Return the complete listing that follows, with each line reproduced exactly.

§

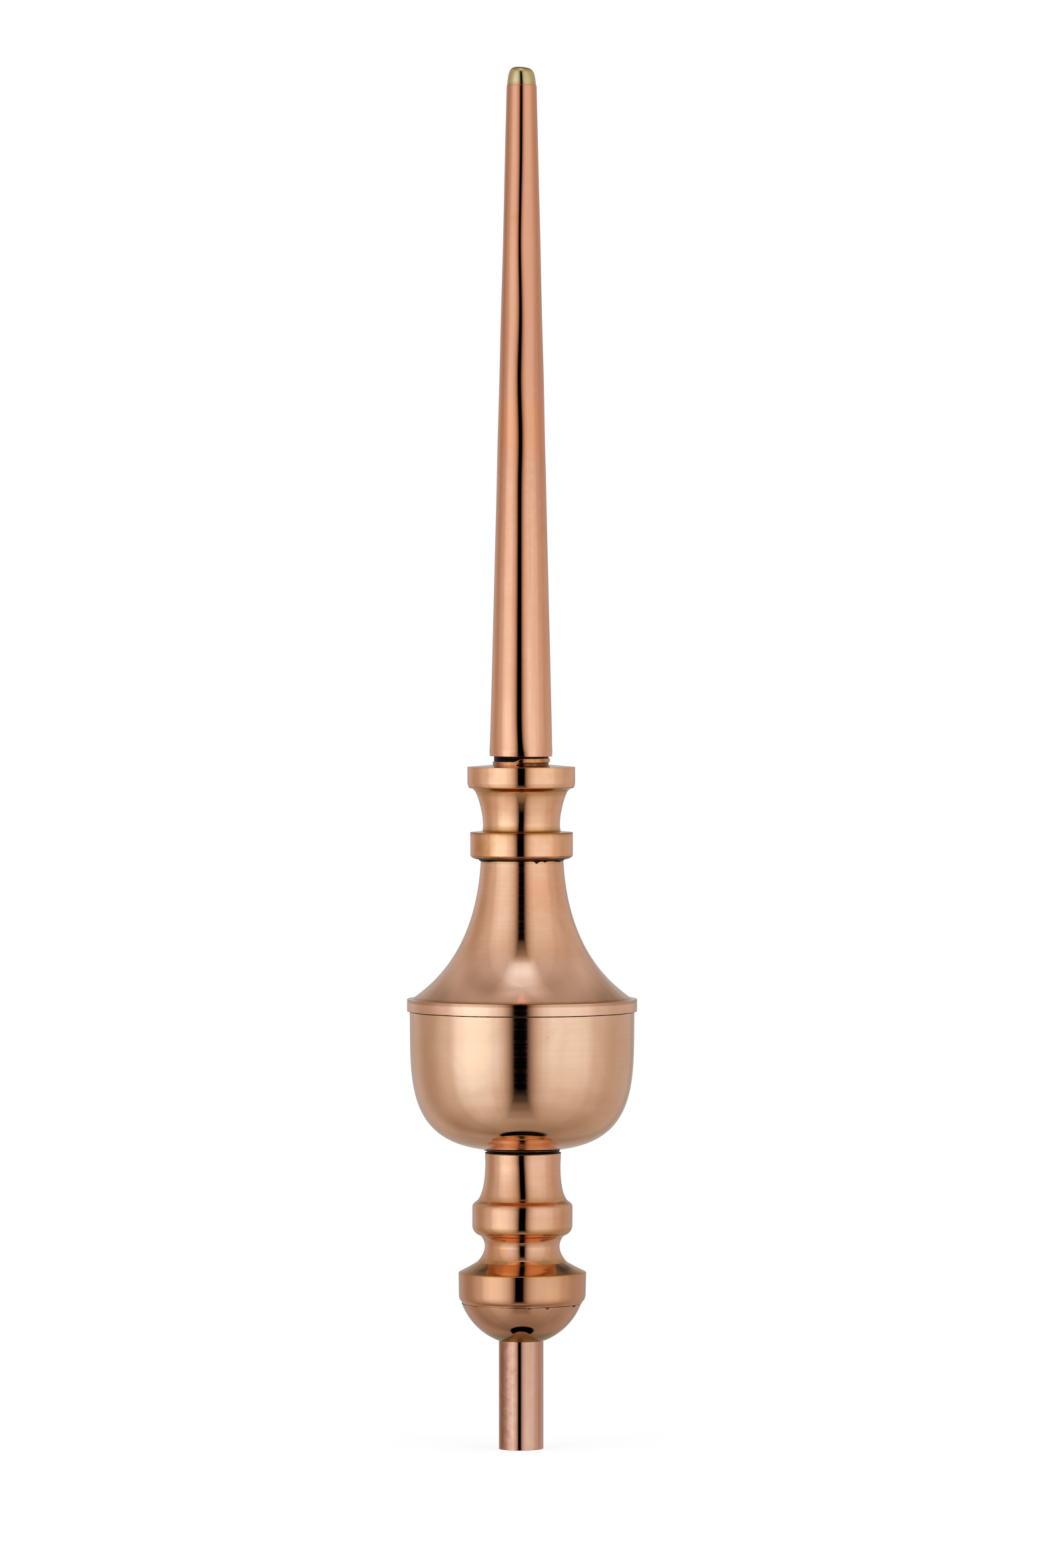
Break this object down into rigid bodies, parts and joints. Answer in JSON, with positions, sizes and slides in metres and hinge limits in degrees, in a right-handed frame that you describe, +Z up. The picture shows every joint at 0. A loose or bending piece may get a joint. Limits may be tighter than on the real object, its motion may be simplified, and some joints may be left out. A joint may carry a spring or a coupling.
{
  "type": "roof finial",
  "caption": "Tall turned copper roof finial: tapered spire with a brass tip, collar, flared bell over a deep bowl, ringed baluster and an open pipe stem for a roof mount.",
  "frame": {"origin": "centre of the stem pipe's open foot", "axes": "+Z up along the finial's axis, from the stem's foot to the brass tip; X and Y across it"},
  "size_m": [0.1142, 0.1142, 0.6858],
  "materials": {
    "polished_copper": "mirror polished copper",
    "spun_copper": "polished copper with fine spinning lines",
    "spire_copper": "mirror polished copper tube",
    "stem_copper": "bright drawn copper pipe",
    "tip_brass": "polished brass"
  },
  "bodies": {
    "root": {"stem_pipe": "stem_copper", "half_ball": "polished_copper", "baluster": "polished_copper", "bowl": "spun_copper", "bell": "spun_copper", "upper_spool": "polished_copper", "spire": "spire_copper", "brass_tip": "tip_brass"}
  },
  "joints": []
}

§

- RESPONSE:
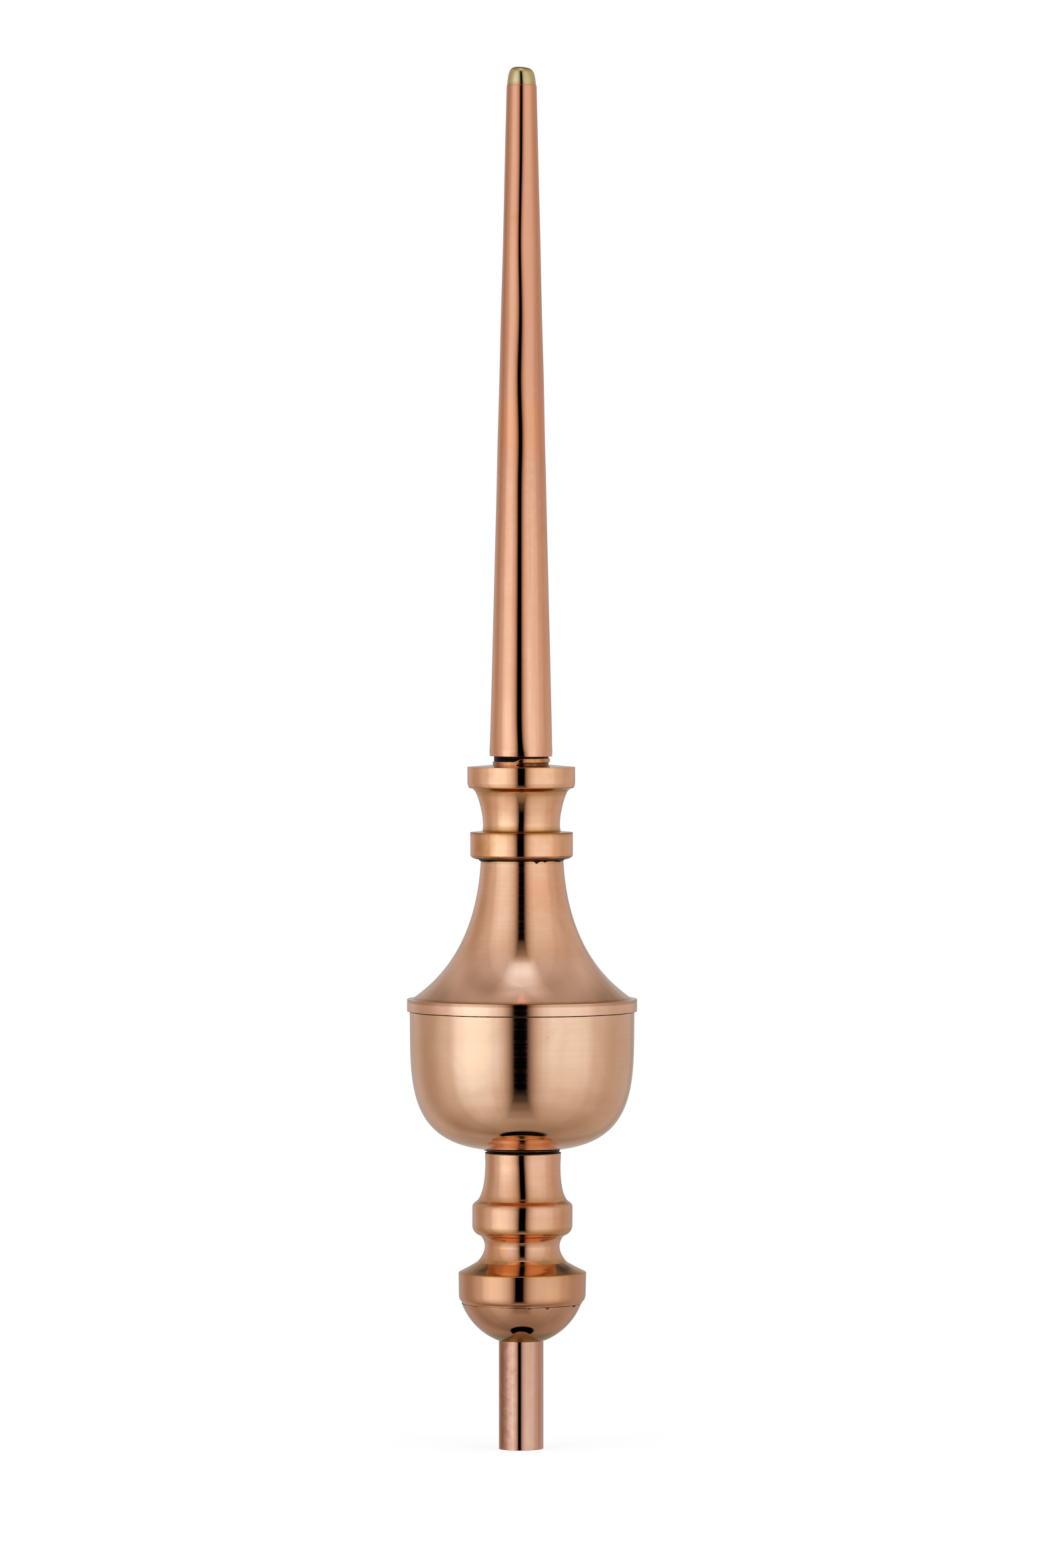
Break this object down into rigid bodies, parts and joints. Answer in JSON, with positions, sizes and slides in metres and hinge limits in degrees, in a right-handed frame that you describe, +Z up. The picture shows every joint at 0. A loose or bending piece may get a joint. Limits may be tighter than on the real object, its motion may be simplified, and some joints may be left out. A joint may carry a spring or a coupling.
{
  "type": "roof finial",
  "caption": "Tall turned copper roof finial: tapered spire with a brass tip, collar, flared bell over a deep bowl, ringed baluster and an open pipe stem for a roof mount.",
  "frame": {"origin": "centre of the stem pipe's open foot", "axes": "+Z up along the finial's axis, from the stem's foot to the brass tip; X and Y across it"},
  "size_m": [0.1142, 0.1142, 0.6858],
  "materials": {
    "polished_copper": "mirror polished copper",
    "spun_copper": "polished copper with fine spinning lines",
    "spire_copper": "mirror polished copper tube",
    "stem_copper": "bright drawn copper pipe",
    "tip_brass": "polished brass"
  },
  "bodies": {
    "root": {"stem_pipe": "stem_copper", "half_ball": "polished_copper", "baluster": "polished_copper", "bowl": "spun_copper", "bell": "spun_copper", "upper_spool": "polished_copper", "spire": "spire_copper", "brass_tip": "tip_brass"}
  },
  "joints": []
}